▼

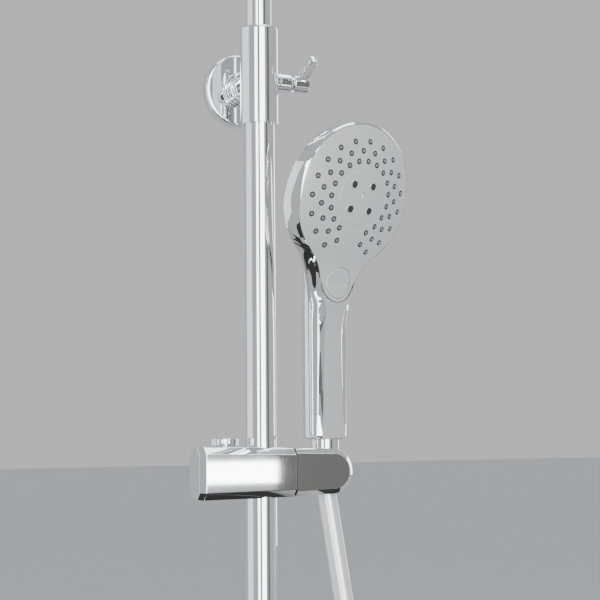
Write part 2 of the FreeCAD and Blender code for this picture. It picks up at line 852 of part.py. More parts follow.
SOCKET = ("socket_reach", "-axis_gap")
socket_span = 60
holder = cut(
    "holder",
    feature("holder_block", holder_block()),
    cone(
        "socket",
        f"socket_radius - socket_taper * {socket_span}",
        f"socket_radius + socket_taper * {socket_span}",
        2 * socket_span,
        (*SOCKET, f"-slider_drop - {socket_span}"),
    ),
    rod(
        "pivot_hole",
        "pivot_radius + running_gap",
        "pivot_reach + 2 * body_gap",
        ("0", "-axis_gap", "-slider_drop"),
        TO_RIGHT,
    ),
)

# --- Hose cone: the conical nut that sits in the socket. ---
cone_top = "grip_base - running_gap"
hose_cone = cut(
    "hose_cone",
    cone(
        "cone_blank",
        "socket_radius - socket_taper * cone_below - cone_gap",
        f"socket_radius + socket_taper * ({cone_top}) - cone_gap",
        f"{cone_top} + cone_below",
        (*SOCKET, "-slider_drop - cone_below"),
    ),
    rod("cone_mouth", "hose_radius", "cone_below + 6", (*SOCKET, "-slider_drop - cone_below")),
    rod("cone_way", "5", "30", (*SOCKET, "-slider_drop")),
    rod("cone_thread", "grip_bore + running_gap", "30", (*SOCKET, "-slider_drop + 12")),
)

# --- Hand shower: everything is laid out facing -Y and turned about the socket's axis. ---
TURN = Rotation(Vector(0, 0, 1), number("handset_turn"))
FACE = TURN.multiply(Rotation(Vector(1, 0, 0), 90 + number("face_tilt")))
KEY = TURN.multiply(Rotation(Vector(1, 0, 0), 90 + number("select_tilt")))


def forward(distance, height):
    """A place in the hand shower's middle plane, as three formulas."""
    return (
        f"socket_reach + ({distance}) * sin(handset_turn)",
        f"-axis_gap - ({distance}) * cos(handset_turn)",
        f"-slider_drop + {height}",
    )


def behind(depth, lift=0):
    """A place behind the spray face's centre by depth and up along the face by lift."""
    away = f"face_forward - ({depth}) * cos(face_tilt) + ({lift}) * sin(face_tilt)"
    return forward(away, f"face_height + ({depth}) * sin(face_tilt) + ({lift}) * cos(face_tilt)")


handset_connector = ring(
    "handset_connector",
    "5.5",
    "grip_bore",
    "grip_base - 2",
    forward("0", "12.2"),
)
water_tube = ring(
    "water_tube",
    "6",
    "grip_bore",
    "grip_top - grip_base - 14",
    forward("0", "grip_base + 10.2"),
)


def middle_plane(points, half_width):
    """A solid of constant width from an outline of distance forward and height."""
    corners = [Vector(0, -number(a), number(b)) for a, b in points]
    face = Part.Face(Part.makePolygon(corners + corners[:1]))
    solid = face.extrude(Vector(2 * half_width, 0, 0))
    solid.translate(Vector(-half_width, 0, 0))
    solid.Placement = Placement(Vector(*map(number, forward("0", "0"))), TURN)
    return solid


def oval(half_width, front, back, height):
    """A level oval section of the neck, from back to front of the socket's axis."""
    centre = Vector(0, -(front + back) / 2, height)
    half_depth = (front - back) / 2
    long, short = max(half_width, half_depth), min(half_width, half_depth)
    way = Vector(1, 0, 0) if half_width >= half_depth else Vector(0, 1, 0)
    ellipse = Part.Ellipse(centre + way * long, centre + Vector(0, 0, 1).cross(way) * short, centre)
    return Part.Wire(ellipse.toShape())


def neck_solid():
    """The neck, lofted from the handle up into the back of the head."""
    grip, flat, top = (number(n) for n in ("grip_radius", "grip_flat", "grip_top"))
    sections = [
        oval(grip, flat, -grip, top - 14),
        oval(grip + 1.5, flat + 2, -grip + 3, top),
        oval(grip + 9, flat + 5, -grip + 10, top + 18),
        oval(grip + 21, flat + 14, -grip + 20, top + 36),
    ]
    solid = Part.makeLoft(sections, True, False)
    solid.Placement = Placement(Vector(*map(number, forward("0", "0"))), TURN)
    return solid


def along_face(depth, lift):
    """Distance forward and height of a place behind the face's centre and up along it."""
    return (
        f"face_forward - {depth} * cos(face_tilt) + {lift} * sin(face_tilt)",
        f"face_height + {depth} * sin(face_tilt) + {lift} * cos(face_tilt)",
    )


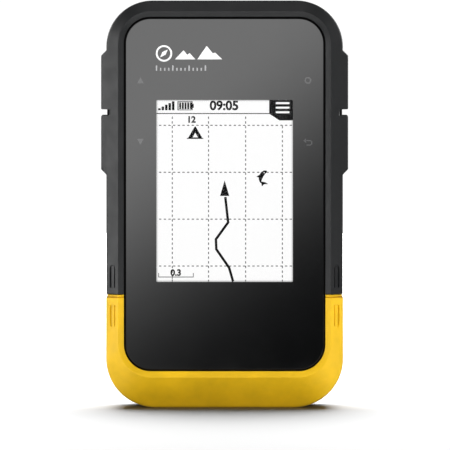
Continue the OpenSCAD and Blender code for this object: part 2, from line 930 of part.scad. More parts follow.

▲

Exercise task:
Using the listing above, reproduce each line without omission.

The result:
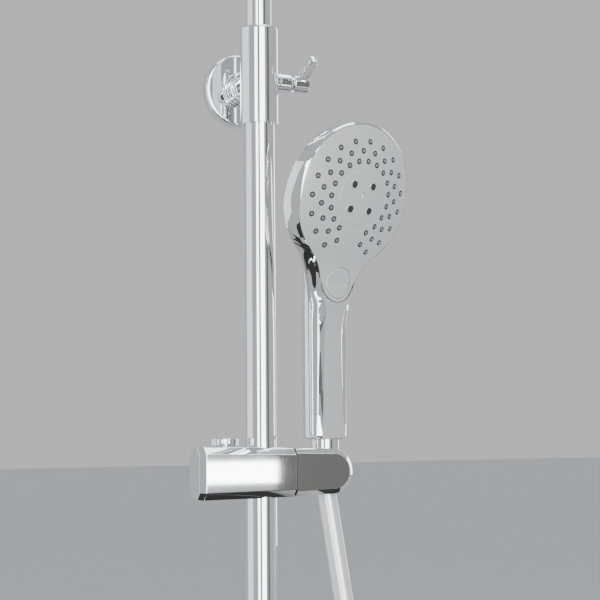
Write part 2 of the FreeCAD and Blender code for this picture. It picks up at line 852 of part.py. More parts follow.
SOCKET = ("socket_reach", "-axis_gap")
socket_span = 60
holder = cut(
    "holder",
    feature("holder_block", holder_block()),
    cone(
        "socket",
        f"socket_radius - socket_taper * {socket_span}",
        f"socket_radius + socket_taper * {socket_span}",
        2 * socket_span,
        (*SOCKET, f"-slider_drop - {socket_span}"),
    ),
    rod(
        "pivot_hole",
        "pivot_radius + running_gap",
        "pivot_reach + 2 * body_gap",
        ("0", "-axis_gap", "-slider_drop"),
        TO_RIGHT,
    ),
)

# --- Hose cone: the conical nut that sits in the socket. ---
cone_top = "grip_base - running_gap"
hose_cone = cut(
    "hose_cone",
    cone(
        "cone_blank",
        "socket_radius - socket_taper * cone_below - cone_gap",
        f"socket_radius + socket_taper * ({cone_top}) - cone_gap",
        f"{cone_top} + cone_below",
        (*SOCKET, "-slider_drop - cone_below"),
    ),
    rod("cone_mouth", "hose_radius", "cone_below + 6", (*SOCKET, "-slider_drop - cone_below")),
    rod("cone_way", "5", "30", (*SOCKET, "-slider_drop")),
    rod("cone_thread", "grip_bore + running_gap", "30", (*SOCKET, "-slider_drop + 12")),
)

# --- Hand shower: everything is laid out facing -Y and turned about the socket's axis. ---
TURN = Rotation(Vector(0, 0, 1), number("handset_turn"))
FACE = TURN.multiply(Rotation(Vector(1, 0, 0), 90 + number("face_tilt")))
KEY = TURN.multiply(Rotation(Vector(1, 0, 0), 90 + number("select_tilt")))


def forward(distance, height):
    """A place in the hand shower's middle plane, as three formulas."""
    return (
        f"socket_reach + ({distance}) * sin(handset_turn)",
        f"-axis_gap - ({distance}) * cos(handset_turn)",
        f"-slider_drop + {height}",
    )


def behind(depth, lift=0):
    """A place behind the spray face's centre by depth and up along the face by lift."""
    away = f"face_forward - ({depth}) * cos(face_tilt) + ({lift}) * sin(face_tilt)"
    return forward(away, f"face_height + ({depth}) * sin(face_tilt) + ({lift}) * cos(face_tilt)")


handset_connector = ring(
    "handset_connector",
    "5.5",
    "grip_bore",
    "grip_base - 2",
    forward("0", "12.2"),
)
water_tube = ring(
    "water_tube",
    "6",
    "grip_bore",
    "grip_top - grip_base - 14",
    forward("0", "grip_base + 10.2"),
)


def middle_plane(points, half_width):
    """A solid of constant width from an outline of distance forward and height."""
    corners = [Vector(0, -number(a), number(b)) for a, b in points]
    face = Part.Face(Part.makePolygon(corners + corners[:1]))
    solid = face.extrude(Vector(2 * half_width, 0, 0))
    solid.translate(Vector(-half_width, 0, 0))
    solid.Placement = Placement(Vector(*map(number, forward("0", "0"))), TURN)
    return solid


def oval(half_width, front, back, height):
    """A level oval section of the neck, from back to front of the socket's axis."""
    centre = Vector(0, -(front + back) / 2, height)
    half_depth = (front - back) / 2
    long, short = max(half_width, half_depth), min(half_width, half_depth)
    way = Vector(1, 0, 0) if half_width >= half_depth else Vector(0, 1, 0)
    ellipse = Part.Ellipse(centre + way * long, centre + Vector(0, 0, 1).cross(way) * short, centre)
    return Part.Wire(ellipse.toShape())


def neck_solid():
    """The neck, lofted from the handle up into the back of the head."""
    grip, flat, top = (number(n) for n in ("grip_radius", "grip_flat", "grip_top"))
    sections = [
        oval(grip, flat, -grip, top - 14),
        oval(grip + 1.5, flat + 2, -grip + 3, top),
        oval(grip + 9, flat + 5, -grip + 10, top + 18),
        oval(grip + 21, flat + 14, -grip + 20, top + 36),
    ]
    solid = Part.makeLoft(sections, True, False)
    solid.Placement = Placement(Vector(*map(number, forward("0", "0"))), TURN)
    return solid


def along_face(depth, lift):
    """Distance forward and height of a place behind the face's centre and up along it."""
    return (
        f"face_forward - {depth} * cos(face_tilt) + {lift} * sin(face_tilt)",
        f"face_height + {depth} * sin(face_tilt) + {lift} * cos(face_tilt)",
    )


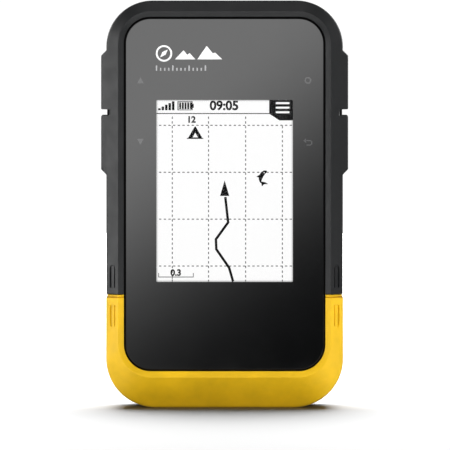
Continue the OpenSCAD and Blender code for this object: part 2, from line 930 of part.scad. More parts follow.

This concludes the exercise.